By taking _pi = I_i/I the above model is equivalent to the third model of the original scenario, which only needs to obey the E principle. Therefore the noncontextuality bound in the classical limit is \({\cal P}_{{\mathrm{cl}}} = {\cal P}_{\mathrm{E}}\). To sum up, any classical beam which can be described by deterministic intensity ratios defined as the limits of particle’s occupation number ratios, fulfils the following relation:

$$\mathop {\sum}\limits_i \frac{{I_i}}{I} \le {\cal P}_{\mathrm{E}} = {\cal P}_{{\mathrm{cl}}},$$

(18)

which proves that it is always noncontextual.

Non-applicability of the methods used to derive the quantum bound \({\cal P}_Q\) with the E principle

In²⁵ a general method of derivation of the maximal quantum bound for a given Bell-type scenario was introduced. This method is based on the idea, that the E principle can be applied not only to a single copy of a Bell-type test represented by some exclusivity graph G, but also to k independent runs of such identical Bell tests carried on different physical systems. Such a compound experiment is described by an exclusivity graph that is represented by the so called disjunctive product G^k of k copies of the graph G.³⁷ It is assumed that the E principle should be applicable also to any clique (representing measurement context) in the graph G^k. It might seem that such a procedure should not lead to any new conclusions, since the carried k experiments are completely independent. However it turns out that application of the E principle to a clique in G^k restricts the possible assignments in much stronger way than in the case when it is applied to a single copy of G. This is because each vertex V of G^k represents a joint event, which consists of a conjunction of k independent events corresponding to some k vertices {v_i} of G. Therefore the assigned probability factorises into p(V) = p(v₁)⋅…⋅p(v_k). It can be easily shown that application of E principle to some clique in G^k consisting of some number of vertices V places stronger restriction on the possible values of p(v_i).

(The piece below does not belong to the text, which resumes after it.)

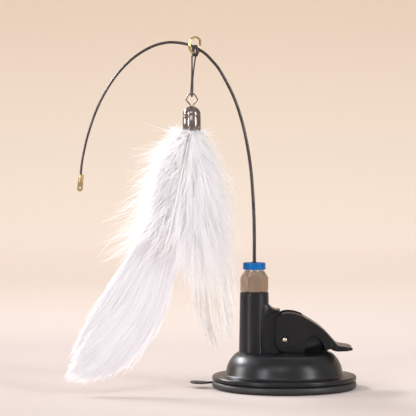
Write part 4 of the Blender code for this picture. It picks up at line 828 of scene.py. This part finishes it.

The easiest possible case is given by the contextuality test of Klychko-Can-Binicioglu-Schumovsky (KCBS),³⁸ in which the original exclusivity graph G is a 5-cycle, and therefore the E principle allows for assignment of the probability at most \({\textstyle{1 \over 2}}\) to each vertex leading to the bound \({\cal P}_E = {\textstyle{5 \over 2}}\). On the other hand the graph G² representing the exclusivity structure for two independent KCBS experiments has a 5-vertex clique K, and the E principle applied to K allows for assignment of a probability at most \({\textstyle{1 \over 5}}\) to each vertex of K. Note that a probability assigned to each vertex V_i of K is a product of probabilities corresponding to different subsets of vertices of G: p(V_i) = p(v_i)p(u_i). Now, K can be chosen such that the vertices in K, which are of the form {v_i × u_j}, contain all the vertices from the elementary graphs G. Hence assignments p(v_i) and p(u_j) are also assignments to the entire graph G of a single KCBS test. Since \(\mathop {\sum}\nolimits_{i = 1}^5 {\kern 1pt} p\left( {v_i} \right)p\left( {u_i} \right) \le 1\), and the set {p(v_i)} is any permutation of the set {p(u_j)}, we obtain the restriction \(\mathop {\sum}\nolimits_i {\kern 1pt} p\left( {v_i} \right) \le \sqrt 5\), which exactly reproduces the quantum bound \({\cal P}_Q\).

It can be easily seen that the above derivation cannot be applied to the case of classical waves, described by the NC occupation-based model defined in the previous section. This is because in the limiting case of the modified model the vertices of the graph are assigned relative intensities of light instead of probabilities of events (17). Now taking two such independent experiments the intensity of two independent waves is not a product of their intensities but instead it is their sum (assuming they propagate in a linear medium). On the other hand, the joint probability of two independent events is a product of their probabilities. This implies that the entire derivation of the bound cannot be performed in the case of correlations for classical waves, since it is based on the assumption that the relative quantities which describe single events translate to their products in the product graph for two independent experiments. This property holds for probabilities, but not for macroscopic intensities, which shows, that the exclusivity model for two independent experiments based on disjunctive product of exclusivity graphs has no well-defined macroscopic limit. Nevertheless classical waves still obey the bound \({\cal P}_Q\). As we showed, this cannot be directly derived from the exclusivity structure of the experiment. It holds because classical waves follow the same evolution rules as quantum probability amplitudes.